** Start INFORMATION GIVEN **
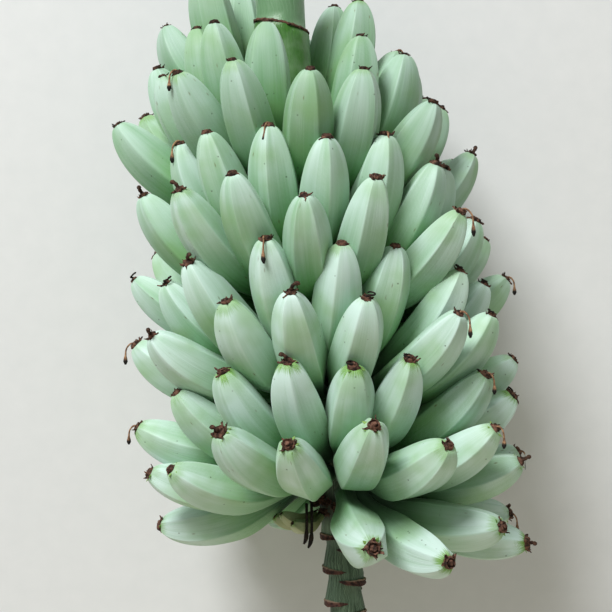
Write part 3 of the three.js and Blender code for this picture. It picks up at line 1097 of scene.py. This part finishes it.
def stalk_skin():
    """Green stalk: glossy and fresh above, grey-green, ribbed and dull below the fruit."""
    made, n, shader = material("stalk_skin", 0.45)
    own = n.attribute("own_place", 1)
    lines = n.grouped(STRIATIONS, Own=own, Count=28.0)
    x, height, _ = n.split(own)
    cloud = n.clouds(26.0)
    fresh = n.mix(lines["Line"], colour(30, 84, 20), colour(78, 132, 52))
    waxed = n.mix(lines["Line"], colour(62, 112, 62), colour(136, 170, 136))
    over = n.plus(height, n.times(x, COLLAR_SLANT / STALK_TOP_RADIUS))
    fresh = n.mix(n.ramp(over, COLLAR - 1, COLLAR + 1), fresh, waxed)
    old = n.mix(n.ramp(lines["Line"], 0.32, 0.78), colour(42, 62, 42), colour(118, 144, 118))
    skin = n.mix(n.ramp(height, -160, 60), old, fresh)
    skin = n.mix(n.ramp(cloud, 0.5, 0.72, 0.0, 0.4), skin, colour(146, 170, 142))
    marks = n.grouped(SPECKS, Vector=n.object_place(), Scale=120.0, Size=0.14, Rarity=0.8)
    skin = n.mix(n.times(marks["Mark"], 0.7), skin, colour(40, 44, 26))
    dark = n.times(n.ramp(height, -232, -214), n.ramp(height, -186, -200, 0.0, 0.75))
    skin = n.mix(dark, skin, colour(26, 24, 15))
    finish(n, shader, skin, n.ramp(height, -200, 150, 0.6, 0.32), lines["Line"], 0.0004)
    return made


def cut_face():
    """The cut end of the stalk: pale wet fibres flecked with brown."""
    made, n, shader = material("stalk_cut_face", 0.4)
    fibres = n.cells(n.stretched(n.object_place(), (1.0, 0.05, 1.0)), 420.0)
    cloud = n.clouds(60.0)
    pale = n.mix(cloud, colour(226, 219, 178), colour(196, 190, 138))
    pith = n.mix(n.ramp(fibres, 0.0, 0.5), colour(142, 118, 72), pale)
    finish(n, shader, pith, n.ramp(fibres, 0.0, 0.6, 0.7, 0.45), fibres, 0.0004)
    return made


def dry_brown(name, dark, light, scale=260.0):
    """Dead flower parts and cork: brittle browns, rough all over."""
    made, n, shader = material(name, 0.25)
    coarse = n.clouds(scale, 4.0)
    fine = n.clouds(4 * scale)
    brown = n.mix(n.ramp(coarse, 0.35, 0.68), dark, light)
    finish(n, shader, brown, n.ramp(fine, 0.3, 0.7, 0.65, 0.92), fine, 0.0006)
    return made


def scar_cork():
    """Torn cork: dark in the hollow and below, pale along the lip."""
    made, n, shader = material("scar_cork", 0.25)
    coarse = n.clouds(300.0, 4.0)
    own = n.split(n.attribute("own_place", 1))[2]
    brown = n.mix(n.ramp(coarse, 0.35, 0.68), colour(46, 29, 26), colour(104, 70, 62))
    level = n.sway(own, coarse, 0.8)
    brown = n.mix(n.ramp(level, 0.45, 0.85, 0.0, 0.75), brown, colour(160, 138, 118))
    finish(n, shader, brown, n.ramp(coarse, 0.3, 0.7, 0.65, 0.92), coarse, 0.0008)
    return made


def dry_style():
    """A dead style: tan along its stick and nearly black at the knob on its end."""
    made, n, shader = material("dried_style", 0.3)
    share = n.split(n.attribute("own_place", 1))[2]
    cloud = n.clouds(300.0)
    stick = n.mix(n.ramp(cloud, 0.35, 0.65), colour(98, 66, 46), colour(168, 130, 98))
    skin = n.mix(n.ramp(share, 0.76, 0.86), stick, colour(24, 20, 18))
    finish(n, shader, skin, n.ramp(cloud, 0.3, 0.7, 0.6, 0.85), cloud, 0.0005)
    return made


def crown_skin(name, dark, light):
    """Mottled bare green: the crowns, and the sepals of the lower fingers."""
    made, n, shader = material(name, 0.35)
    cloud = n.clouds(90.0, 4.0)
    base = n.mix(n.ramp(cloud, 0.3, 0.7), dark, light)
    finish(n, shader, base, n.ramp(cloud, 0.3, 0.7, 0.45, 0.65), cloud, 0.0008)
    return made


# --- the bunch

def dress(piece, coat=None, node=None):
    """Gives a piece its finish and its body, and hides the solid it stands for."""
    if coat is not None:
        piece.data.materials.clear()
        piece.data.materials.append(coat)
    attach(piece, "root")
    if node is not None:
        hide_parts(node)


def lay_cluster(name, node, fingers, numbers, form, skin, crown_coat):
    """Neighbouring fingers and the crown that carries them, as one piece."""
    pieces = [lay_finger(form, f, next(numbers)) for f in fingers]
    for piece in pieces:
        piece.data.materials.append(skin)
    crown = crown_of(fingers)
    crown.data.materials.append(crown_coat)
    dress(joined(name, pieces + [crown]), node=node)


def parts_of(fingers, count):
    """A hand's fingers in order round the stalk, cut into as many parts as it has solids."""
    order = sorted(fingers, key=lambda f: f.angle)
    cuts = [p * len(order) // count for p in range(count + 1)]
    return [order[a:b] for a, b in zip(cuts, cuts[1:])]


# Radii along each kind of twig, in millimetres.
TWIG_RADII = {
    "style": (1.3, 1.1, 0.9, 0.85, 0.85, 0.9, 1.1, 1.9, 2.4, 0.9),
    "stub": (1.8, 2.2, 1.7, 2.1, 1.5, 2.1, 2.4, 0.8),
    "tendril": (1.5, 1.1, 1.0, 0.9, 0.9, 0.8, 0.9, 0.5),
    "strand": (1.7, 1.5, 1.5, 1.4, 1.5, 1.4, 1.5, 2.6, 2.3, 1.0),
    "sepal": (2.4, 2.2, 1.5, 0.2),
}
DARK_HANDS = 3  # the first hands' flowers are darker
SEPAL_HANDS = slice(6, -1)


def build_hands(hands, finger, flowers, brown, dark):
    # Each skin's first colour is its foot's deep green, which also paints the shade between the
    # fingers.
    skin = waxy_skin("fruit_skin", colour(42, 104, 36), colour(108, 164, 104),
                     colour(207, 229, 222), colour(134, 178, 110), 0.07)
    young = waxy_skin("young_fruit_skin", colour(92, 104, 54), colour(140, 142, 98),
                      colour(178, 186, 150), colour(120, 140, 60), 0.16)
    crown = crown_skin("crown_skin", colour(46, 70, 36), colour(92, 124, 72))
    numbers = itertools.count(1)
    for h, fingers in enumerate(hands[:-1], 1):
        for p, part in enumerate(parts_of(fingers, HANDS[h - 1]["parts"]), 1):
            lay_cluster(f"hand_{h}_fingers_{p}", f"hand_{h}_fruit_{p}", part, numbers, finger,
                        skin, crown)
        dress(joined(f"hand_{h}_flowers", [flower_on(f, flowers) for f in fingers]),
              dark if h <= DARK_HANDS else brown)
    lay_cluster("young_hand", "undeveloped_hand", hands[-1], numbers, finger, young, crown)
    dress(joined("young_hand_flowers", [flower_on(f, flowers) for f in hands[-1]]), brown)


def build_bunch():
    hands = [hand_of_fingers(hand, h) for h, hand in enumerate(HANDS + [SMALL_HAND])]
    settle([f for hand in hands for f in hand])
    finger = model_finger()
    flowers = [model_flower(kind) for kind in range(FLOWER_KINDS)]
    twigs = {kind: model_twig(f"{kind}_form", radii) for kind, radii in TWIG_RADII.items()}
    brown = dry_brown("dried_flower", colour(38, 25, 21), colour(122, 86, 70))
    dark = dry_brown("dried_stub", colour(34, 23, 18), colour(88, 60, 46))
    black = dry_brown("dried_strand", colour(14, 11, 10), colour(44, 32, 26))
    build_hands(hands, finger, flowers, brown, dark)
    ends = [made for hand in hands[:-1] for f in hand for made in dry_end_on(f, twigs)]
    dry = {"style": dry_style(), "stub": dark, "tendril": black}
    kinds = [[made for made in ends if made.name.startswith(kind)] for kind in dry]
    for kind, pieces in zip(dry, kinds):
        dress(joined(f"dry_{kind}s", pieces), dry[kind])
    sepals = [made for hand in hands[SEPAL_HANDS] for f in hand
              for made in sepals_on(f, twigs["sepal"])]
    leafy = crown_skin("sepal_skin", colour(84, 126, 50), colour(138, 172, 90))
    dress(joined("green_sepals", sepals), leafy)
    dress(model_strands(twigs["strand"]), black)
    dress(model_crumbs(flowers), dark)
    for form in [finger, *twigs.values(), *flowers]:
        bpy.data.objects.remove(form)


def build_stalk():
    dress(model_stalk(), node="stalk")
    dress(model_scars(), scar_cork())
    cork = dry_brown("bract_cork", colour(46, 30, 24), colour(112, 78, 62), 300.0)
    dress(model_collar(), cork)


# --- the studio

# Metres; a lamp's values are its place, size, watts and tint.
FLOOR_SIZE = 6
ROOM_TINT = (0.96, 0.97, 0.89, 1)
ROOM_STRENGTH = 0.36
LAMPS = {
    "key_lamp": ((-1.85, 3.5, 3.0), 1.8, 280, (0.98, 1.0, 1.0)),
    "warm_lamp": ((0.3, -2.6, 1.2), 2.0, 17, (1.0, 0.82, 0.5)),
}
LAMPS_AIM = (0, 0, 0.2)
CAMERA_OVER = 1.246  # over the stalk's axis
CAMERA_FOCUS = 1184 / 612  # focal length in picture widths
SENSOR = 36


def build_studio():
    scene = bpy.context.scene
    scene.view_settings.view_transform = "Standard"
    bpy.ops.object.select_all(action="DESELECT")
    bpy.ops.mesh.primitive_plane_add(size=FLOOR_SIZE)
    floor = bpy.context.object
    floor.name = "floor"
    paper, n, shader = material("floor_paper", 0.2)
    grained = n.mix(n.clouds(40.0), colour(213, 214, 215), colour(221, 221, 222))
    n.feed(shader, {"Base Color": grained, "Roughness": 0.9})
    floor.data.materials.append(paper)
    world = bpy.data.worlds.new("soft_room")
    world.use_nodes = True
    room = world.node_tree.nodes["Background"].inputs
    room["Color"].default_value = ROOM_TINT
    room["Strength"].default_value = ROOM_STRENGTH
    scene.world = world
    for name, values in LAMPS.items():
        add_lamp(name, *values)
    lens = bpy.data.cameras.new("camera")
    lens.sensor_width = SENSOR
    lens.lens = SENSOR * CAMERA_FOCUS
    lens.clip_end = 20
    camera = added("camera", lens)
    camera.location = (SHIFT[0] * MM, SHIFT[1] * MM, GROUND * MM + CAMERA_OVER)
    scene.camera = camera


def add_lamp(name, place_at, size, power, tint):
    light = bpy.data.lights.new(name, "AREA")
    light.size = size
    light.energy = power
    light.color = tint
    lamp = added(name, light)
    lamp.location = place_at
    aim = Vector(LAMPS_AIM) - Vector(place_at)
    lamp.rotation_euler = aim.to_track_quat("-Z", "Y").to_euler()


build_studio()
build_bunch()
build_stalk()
** End INFORMATION GIVEN **
** Start INFORMATION GIVEN **
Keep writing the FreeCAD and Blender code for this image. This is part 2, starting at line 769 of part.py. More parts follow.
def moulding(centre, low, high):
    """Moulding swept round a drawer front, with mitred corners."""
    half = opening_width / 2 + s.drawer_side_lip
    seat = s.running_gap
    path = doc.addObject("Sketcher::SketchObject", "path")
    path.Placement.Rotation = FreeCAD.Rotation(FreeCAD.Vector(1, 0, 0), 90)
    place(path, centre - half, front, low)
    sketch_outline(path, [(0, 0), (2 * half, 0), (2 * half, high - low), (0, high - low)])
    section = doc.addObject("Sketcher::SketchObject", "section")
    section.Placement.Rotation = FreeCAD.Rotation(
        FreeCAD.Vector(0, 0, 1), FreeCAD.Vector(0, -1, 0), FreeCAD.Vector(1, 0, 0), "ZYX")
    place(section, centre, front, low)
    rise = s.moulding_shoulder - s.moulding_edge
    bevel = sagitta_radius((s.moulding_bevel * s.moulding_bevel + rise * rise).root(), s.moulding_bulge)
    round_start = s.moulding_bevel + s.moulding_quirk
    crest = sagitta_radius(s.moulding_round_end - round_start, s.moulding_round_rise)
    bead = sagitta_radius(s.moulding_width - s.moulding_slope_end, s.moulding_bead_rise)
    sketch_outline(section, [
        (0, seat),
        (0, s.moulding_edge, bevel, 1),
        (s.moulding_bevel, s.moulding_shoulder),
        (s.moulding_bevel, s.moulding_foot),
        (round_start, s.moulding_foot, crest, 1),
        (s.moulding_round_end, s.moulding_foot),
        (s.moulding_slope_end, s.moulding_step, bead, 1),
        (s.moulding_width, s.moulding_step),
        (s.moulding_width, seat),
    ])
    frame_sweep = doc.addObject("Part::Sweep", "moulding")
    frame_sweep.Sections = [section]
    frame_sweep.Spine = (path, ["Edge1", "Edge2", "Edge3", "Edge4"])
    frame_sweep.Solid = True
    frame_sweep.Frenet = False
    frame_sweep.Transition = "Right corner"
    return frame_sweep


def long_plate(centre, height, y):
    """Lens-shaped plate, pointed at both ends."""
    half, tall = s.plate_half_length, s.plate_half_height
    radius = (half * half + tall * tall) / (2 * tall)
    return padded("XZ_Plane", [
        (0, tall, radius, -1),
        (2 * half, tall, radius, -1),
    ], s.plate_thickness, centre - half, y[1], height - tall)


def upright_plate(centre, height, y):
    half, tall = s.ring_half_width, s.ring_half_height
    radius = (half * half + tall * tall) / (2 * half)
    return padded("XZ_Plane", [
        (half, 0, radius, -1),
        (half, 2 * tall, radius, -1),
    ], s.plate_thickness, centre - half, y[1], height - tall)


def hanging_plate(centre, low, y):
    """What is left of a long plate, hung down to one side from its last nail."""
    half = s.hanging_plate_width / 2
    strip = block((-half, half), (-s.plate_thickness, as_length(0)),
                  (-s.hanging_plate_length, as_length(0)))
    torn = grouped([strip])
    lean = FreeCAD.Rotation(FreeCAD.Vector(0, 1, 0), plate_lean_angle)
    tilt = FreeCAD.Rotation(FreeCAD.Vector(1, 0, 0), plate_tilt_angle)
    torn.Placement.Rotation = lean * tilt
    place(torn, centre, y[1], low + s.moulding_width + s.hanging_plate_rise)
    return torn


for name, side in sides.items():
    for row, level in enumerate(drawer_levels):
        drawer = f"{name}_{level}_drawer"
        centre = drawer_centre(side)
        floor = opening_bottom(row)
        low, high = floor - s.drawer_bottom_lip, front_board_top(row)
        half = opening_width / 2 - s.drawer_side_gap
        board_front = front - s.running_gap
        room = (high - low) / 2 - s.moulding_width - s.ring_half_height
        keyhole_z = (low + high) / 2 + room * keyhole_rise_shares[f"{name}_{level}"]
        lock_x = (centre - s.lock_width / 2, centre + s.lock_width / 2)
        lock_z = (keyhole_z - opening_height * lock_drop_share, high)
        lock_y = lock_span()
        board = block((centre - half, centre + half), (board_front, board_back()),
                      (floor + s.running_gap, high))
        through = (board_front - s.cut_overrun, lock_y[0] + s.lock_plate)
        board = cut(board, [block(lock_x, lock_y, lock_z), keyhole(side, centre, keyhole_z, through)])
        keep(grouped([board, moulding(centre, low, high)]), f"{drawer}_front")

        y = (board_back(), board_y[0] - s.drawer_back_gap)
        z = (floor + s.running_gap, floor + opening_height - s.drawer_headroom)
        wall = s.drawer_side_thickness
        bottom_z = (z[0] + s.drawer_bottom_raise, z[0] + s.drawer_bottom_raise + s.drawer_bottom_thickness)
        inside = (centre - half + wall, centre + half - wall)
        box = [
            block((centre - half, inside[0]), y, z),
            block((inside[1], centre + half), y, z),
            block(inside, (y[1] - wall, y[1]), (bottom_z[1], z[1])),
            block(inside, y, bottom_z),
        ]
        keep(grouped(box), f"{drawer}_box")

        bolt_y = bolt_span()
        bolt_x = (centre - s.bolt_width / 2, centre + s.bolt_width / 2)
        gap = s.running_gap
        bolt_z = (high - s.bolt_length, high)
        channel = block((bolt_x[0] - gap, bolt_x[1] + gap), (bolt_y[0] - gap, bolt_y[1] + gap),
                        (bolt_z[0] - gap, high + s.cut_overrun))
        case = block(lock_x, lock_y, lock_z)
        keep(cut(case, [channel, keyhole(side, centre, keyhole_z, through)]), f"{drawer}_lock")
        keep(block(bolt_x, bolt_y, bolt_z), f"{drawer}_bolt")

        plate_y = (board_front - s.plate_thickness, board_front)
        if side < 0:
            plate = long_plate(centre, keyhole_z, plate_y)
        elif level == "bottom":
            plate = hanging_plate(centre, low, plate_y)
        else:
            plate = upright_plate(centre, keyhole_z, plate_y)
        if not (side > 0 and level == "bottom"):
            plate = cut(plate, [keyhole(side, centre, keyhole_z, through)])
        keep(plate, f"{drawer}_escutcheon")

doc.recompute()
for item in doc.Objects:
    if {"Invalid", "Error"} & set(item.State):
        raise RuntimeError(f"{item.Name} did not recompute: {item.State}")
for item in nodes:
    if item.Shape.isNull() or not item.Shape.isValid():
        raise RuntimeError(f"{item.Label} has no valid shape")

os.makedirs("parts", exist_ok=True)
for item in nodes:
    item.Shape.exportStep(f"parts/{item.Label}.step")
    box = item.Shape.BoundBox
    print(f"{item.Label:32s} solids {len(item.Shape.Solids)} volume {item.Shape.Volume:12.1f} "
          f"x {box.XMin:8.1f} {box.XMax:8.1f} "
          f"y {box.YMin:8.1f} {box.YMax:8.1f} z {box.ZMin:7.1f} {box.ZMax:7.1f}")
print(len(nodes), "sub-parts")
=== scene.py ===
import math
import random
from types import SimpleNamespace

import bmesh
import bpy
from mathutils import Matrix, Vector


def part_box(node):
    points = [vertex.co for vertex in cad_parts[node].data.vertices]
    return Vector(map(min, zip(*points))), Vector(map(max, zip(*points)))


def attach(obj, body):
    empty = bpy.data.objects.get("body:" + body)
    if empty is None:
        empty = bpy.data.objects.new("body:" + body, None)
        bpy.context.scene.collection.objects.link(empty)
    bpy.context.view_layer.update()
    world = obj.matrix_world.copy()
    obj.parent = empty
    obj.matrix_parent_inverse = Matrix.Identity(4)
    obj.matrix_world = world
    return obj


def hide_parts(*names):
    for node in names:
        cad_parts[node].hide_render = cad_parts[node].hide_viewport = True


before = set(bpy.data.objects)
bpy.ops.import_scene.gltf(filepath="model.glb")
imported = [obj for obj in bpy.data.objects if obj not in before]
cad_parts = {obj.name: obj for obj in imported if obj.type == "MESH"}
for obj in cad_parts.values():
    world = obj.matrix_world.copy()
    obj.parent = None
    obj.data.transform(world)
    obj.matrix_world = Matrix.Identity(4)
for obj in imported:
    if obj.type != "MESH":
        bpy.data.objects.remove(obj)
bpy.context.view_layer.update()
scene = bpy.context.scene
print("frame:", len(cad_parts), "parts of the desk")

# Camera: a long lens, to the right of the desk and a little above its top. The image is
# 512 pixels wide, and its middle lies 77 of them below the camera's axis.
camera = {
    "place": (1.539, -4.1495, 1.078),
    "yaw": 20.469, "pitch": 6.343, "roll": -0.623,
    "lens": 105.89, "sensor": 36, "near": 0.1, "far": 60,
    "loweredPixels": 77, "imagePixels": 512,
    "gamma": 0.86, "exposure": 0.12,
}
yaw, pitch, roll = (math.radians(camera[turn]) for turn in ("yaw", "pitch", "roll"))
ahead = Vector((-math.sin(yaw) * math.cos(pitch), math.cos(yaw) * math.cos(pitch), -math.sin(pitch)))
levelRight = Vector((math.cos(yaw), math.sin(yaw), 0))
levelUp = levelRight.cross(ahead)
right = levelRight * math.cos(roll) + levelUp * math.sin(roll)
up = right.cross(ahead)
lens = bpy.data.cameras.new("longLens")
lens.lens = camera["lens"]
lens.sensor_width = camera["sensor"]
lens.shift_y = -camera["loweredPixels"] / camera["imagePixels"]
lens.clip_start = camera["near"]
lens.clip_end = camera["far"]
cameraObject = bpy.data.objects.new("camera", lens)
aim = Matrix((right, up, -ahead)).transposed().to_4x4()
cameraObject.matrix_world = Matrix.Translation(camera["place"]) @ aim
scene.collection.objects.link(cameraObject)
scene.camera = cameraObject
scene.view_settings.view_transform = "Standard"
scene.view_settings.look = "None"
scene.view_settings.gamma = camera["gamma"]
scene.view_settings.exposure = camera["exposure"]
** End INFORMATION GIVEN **
** Start INFORMATION GIVEN **
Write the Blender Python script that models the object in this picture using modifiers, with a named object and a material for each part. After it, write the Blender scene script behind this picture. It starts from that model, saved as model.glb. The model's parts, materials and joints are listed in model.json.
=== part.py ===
** End INFORMATION GIVEN **
» TASK STATEMENT
Take exactly the lines from the one containing "plate_y = (board_front" through the one containing "imported = [obj" in the data above, and output them with nothing added.

» IN RESPONSE
        plate_y = (board_front - s.plate_thickness, board_front)
        if side < 0:
            plate = long_plate(centre, keyhole_z, plate_y)
        elif level == "bottom":
            plate = hanging_plate(centre, low, plate_y)
        else:
            plate = upright_plate(centre, keyhole_z, plate_y)
        if not (side > 0 and level == "bottom"):
            plate = cut(plate, [keyhole(side, centre, keyhole_z, through)])
        keep(plate, f"{drawer}_escutcheon")

doc.recompute()
for item in doc.Objects:
    if {"Invalid", "Error"} & set(item.State):
        raise RuntimeError(f"{item.Name} did not recompute: {item.State}")
for item in nodes:
    if item.Shape.isNull() or not item.Shape.isValid():
        raise RuntimeError(f"{item.Label} has no valid shape")

os.makedirs("parts", exist_ok=True)
for item in nodes:
    item.Shape.exportStep(f"parts/{item.Label}.step")
    box = item.Shape.BoundBox
    print(f"{item.Label:32s} solids {len(item.Shape.Solids)} volume {item.Shape.Volume:12.1f} "
          f"x {box.XMin:8.1f} {box.XMax:8.1f} "
          f"y {box.YMin:8.1f} {box.YMax:8.1f} z {box.ZMin:7.1f} {box.ZMax:7.1f}")
print(len(nodes), "sub-parts")
=== scene.py ===
import math
import random
from types import SimpleNamespace

import bmesh
import bpy
from mathutils import Matrix, Vector


def part_box(node):
    points = [vertex.co for vertex in cad_parts[node].data.vertices]
    return Vector(map(min, zip(*points))), Vector(map(max, zip(*points)))


def attach(obj, body):
    empty = bpy.data.objects.get("body:" + body)
    if empty is None:
        empty = bpy.data.objects.new("body:" + body, None)
        bpy.context.scene.collection.objects.link(empty)
    bpy.context.view_layer.update()
    world = obj.matrix_world.copy()
    obj.parent = empty
    obj.matrix_parent_inverse = Matrix.Identity(4)
    obj.matrix_world = world
    return obj


def hide_parts(*names):
    for node in names:
        cad_parts[node].hide_render = cad_parts[node].hide_viewport = True


before = set(bpy.data.objects)
bpy.ops.import_scene.gltf(filepath="model.glb")
imported = [obj for obj in bpy.data.objects if obj not in before]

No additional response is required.